%%

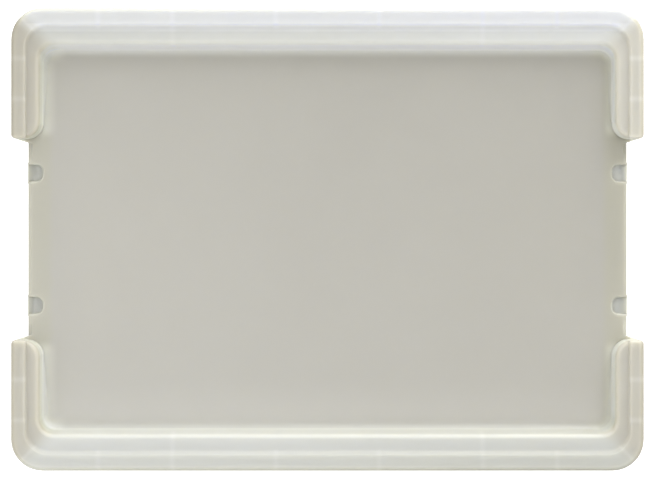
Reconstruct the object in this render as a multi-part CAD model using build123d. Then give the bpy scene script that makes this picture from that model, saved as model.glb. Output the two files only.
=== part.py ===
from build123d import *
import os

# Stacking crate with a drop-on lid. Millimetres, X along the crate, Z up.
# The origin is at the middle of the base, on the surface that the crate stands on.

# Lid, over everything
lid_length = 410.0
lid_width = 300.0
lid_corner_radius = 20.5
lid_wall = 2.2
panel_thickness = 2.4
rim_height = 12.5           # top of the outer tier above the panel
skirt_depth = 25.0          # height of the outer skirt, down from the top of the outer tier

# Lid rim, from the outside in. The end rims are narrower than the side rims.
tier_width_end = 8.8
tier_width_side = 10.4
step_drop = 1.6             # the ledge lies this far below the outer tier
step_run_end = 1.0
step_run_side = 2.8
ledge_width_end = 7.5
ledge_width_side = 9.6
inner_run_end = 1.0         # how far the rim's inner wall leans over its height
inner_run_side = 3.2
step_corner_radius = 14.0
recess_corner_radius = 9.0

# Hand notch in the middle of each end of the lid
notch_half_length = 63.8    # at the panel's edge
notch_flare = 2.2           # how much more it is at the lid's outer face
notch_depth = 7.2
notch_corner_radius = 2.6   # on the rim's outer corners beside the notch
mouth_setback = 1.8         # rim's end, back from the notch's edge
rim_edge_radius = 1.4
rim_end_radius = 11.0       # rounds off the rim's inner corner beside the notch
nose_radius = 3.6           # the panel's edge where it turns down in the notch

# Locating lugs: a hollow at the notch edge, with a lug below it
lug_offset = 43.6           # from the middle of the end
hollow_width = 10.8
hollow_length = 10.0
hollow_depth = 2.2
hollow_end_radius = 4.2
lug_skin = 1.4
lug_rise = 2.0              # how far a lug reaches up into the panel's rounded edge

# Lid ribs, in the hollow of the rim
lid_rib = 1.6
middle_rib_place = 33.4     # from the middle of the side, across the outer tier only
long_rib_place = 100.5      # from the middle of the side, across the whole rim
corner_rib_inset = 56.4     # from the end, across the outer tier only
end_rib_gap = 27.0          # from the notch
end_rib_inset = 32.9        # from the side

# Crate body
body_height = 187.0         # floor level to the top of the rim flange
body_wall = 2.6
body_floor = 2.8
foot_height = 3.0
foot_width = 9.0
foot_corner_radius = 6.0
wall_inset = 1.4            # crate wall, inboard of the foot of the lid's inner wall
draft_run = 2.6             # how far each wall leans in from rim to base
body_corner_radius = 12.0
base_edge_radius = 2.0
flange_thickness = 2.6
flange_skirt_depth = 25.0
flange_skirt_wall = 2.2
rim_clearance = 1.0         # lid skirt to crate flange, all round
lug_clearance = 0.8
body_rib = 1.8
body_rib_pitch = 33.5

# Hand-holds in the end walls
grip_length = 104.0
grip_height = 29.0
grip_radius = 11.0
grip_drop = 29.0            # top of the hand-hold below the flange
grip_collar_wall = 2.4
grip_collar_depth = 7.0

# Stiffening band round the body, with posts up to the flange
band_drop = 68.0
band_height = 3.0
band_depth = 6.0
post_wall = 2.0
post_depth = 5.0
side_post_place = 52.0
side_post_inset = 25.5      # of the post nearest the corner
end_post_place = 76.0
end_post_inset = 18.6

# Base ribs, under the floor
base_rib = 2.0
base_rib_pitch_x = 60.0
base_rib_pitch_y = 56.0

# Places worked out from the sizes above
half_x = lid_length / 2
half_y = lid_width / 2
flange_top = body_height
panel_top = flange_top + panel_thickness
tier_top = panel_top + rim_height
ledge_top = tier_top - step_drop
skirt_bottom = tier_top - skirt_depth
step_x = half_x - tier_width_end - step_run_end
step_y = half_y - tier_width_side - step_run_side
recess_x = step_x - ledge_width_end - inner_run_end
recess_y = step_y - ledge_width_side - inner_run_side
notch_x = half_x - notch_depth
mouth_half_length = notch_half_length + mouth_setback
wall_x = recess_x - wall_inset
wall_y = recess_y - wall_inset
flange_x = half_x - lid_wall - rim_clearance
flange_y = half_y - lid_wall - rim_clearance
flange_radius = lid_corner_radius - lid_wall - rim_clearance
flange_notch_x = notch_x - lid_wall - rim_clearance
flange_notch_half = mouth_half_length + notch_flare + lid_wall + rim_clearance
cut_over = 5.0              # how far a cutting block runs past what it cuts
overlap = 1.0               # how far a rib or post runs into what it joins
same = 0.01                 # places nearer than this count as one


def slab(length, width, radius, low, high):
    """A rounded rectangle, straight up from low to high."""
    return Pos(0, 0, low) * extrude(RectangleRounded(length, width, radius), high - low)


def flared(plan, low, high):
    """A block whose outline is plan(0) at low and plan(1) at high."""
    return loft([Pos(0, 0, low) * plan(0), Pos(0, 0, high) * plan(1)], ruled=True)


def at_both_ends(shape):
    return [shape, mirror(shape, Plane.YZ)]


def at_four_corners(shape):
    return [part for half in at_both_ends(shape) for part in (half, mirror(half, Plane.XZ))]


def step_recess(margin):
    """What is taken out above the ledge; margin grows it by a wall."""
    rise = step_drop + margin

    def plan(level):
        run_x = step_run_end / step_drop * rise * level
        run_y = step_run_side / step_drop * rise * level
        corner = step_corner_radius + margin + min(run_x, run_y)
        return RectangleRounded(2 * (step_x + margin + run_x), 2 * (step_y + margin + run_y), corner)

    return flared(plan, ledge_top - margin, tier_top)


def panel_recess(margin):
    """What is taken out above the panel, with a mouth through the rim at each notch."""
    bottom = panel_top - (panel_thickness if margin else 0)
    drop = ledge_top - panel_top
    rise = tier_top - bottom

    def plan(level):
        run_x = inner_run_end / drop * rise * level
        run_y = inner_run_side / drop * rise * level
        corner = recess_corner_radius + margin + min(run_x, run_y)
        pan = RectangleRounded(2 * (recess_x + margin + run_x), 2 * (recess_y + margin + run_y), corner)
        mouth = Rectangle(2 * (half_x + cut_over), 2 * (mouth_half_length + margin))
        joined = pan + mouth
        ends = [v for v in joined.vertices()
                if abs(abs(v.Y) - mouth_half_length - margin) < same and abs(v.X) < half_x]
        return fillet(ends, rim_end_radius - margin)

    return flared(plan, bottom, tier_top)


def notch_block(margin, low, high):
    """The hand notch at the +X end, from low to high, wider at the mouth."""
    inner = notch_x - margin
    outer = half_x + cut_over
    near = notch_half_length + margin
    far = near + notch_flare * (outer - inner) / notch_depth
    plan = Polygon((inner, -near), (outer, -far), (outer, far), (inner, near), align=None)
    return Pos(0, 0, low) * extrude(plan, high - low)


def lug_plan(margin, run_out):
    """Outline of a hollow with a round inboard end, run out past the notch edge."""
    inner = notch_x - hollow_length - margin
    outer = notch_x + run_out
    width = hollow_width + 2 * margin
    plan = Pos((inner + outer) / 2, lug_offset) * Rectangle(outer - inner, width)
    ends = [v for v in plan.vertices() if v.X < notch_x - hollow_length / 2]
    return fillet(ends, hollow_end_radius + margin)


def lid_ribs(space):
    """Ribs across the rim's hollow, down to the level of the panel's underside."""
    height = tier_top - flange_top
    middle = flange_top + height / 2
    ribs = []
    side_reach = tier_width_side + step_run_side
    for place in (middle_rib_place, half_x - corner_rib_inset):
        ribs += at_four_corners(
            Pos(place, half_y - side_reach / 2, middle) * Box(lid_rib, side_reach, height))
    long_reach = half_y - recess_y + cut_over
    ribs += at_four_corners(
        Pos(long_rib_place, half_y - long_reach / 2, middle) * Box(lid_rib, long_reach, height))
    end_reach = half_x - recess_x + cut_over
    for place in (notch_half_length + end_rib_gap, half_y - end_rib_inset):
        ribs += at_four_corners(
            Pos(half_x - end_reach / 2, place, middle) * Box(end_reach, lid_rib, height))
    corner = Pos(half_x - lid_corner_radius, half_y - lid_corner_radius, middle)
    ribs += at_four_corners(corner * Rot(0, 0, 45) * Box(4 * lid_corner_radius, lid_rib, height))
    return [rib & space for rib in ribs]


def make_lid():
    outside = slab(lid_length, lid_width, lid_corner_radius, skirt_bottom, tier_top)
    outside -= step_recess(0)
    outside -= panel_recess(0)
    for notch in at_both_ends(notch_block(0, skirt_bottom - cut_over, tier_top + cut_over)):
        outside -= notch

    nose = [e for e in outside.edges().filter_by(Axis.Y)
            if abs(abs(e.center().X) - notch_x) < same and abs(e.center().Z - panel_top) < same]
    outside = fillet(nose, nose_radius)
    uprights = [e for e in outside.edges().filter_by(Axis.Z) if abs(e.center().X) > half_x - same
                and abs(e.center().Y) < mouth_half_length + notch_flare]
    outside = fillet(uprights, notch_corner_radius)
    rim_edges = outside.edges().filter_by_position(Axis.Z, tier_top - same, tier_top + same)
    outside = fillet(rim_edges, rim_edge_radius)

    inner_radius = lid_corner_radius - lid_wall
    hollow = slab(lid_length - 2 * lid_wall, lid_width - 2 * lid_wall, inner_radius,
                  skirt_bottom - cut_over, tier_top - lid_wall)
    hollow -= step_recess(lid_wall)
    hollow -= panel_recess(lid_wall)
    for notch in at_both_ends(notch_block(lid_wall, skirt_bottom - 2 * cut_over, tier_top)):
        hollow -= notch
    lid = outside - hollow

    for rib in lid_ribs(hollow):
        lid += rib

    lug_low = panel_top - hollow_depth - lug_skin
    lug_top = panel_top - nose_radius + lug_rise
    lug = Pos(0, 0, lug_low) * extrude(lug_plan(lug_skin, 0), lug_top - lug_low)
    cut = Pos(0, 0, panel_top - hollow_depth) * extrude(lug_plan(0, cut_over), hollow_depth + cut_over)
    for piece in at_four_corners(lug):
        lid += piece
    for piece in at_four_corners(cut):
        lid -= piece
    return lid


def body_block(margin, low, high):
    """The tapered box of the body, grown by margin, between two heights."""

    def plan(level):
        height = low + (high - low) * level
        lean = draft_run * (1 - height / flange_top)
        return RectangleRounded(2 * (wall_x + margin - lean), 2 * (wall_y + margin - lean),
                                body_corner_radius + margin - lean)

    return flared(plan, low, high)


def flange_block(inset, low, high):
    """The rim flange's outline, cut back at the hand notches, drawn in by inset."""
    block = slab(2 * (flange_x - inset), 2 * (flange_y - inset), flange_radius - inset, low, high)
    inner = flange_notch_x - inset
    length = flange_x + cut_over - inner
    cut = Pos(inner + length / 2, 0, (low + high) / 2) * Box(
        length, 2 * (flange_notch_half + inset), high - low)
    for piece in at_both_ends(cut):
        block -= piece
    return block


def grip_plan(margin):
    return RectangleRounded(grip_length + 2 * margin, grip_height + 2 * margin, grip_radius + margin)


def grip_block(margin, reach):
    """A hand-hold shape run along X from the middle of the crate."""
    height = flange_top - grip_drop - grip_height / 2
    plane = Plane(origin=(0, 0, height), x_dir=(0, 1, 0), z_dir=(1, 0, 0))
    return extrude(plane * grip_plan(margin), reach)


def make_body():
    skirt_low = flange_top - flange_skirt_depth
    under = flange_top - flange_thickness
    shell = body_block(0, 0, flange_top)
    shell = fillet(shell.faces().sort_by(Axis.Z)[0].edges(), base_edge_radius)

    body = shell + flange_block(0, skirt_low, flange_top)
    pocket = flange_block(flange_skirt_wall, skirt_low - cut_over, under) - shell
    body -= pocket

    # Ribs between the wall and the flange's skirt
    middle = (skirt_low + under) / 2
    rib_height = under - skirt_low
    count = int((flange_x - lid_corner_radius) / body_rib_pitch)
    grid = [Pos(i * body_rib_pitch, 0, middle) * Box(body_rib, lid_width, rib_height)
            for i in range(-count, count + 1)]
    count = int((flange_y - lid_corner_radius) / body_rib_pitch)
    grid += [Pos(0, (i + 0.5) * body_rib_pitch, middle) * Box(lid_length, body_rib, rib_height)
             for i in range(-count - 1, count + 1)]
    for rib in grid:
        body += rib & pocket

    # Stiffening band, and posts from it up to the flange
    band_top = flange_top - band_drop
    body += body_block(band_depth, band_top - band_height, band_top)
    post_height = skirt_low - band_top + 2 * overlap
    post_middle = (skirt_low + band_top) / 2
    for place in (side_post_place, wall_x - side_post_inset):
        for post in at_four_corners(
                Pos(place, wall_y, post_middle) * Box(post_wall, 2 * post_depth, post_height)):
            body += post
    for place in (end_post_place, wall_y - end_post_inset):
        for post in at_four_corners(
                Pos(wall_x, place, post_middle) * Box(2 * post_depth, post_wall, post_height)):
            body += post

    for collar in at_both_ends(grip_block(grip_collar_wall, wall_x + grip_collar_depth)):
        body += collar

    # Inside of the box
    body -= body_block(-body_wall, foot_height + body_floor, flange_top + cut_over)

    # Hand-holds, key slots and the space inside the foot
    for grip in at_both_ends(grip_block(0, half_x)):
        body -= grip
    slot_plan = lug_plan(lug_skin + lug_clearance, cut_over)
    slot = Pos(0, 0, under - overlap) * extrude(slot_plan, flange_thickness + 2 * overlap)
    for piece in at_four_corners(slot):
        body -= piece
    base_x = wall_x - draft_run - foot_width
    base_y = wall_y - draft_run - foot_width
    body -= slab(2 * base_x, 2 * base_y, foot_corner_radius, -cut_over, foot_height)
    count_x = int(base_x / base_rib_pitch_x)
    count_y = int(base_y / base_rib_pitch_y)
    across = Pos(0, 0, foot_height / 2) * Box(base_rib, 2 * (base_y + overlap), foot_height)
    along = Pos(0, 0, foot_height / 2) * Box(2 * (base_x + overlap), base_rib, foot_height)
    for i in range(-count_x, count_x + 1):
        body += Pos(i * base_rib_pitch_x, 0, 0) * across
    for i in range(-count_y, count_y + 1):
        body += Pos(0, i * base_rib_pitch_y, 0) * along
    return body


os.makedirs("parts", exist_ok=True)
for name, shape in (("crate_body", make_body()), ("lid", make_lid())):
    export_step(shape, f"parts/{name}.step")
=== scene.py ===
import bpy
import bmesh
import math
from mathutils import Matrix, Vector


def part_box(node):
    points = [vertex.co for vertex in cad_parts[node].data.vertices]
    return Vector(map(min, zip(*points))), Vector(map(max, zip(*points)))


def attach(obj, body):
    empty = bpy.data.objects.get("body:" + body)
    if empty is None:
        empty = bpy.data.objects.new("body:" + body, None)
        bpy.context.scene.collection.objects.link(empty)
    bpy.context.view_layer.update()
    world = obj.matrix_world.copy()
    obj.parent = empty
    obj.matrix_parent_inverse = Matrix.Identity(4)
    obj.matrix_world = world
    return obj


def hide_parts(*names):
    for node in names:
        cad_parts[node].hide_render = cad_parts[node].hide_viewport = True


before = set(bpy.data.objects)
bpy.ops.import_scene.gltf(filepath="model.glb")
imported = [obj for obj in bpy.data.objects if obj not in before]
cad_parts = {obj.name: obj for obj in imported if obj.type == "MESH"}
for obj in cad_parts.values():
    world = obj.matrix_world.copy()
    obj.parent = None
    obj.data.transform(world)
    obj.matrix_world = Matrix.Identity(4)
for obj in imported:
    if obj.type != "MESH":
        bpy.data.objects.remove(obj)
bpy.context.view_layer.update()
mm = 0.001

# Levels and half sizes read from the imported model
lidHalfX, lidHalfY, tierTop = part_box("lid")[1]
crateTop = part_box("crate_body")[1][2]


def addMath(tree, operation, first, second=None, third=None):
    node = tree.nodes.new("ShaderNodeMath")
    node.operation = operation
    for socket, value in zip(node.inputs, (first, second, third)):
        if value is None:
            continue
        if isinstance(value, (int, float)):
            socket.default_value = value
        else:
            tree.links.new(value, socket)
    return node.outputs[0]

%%

From the line with "# Hand-holds, key" through the line with "cad_parts[node].hide_render = cad_parts[node].hide_viewport", set down every line exactly and nothing besides.

• **Written solution**:
    # Hand-holds, key slots and the space inside the foot
    for grip in at_both_ends(grip_block(0, half_x)):
        body -= grip
    slot_plan = lug_plan(lug_skin + lug_clearance, cut_over)
    slot = Pos(0, 0, under - overlap) * extrude(slot_plan, flange_thickness + 2 * overlap)
    for piece in at_four_corners(slot):
        body -= piece
    base_x = wall_x - draft_run - foot_width
    base_y = wall_y - draft_run - foot_width
    body -= slab(2 * base_x, 2 * base_y, foot_corner_radius, -cut_over, foot_height)
    count_x = int(base_x / base_rib_pitch_x)
    count_y = int(base_y / base_rib_pitch_y)
    across = Pos(0, 0, foot_height / 2) * Box(base_rib, 2 * (base_y + overlap), foot_height)
    along = Pos(0, 0, foot_height / 2) * Box(2 * (base_x + overlap), base_rib, foot_height)
    for i in range(-count_x, count_x + 1):
        body += Pos(i * base_rib_pitch_x, 0, 0) * across
    for i in range(-count_y, count_y + 1):
        body += Pos(0, i * base_rib_pitch_y, 0) * along
    return body


os.makedirs("parts", exist_ok=True)
for name, shape in (("crate_body", make_body()), ("lid", make_lid())):
    export_step(shape, f"parts/{name}.step")
=== scene.py ===
import bpy
import bmesh
import math
from mathutils import Matrix, Vector


def part_box(node):
    points = [vertex.co for vertex in cad_parts[node].data.vertices]
    return Vector(map(min, zip(*points))), Vector(map(max, zip(*points)))


def attach(obj, body):
    empty = bpy.data.objects.get("body:" + body)
    if empty is None:
        empty = bpy.data.objects.new("body:" + body, None)
        bpy.context.scene.collection.objects.link(empty)
    bpy.context.view_layer.update()
    world = obj.matrix_world.copy()
    obj.parent = empty
    obj.matrix_parent_inverse = Matrix.Identity(4)
    obj.matrix_world = world
    return obj


def hide_parts(*names):
    for node in names:
        cad_parts[node].hide_render = cad_parts[node].hide_viewport = True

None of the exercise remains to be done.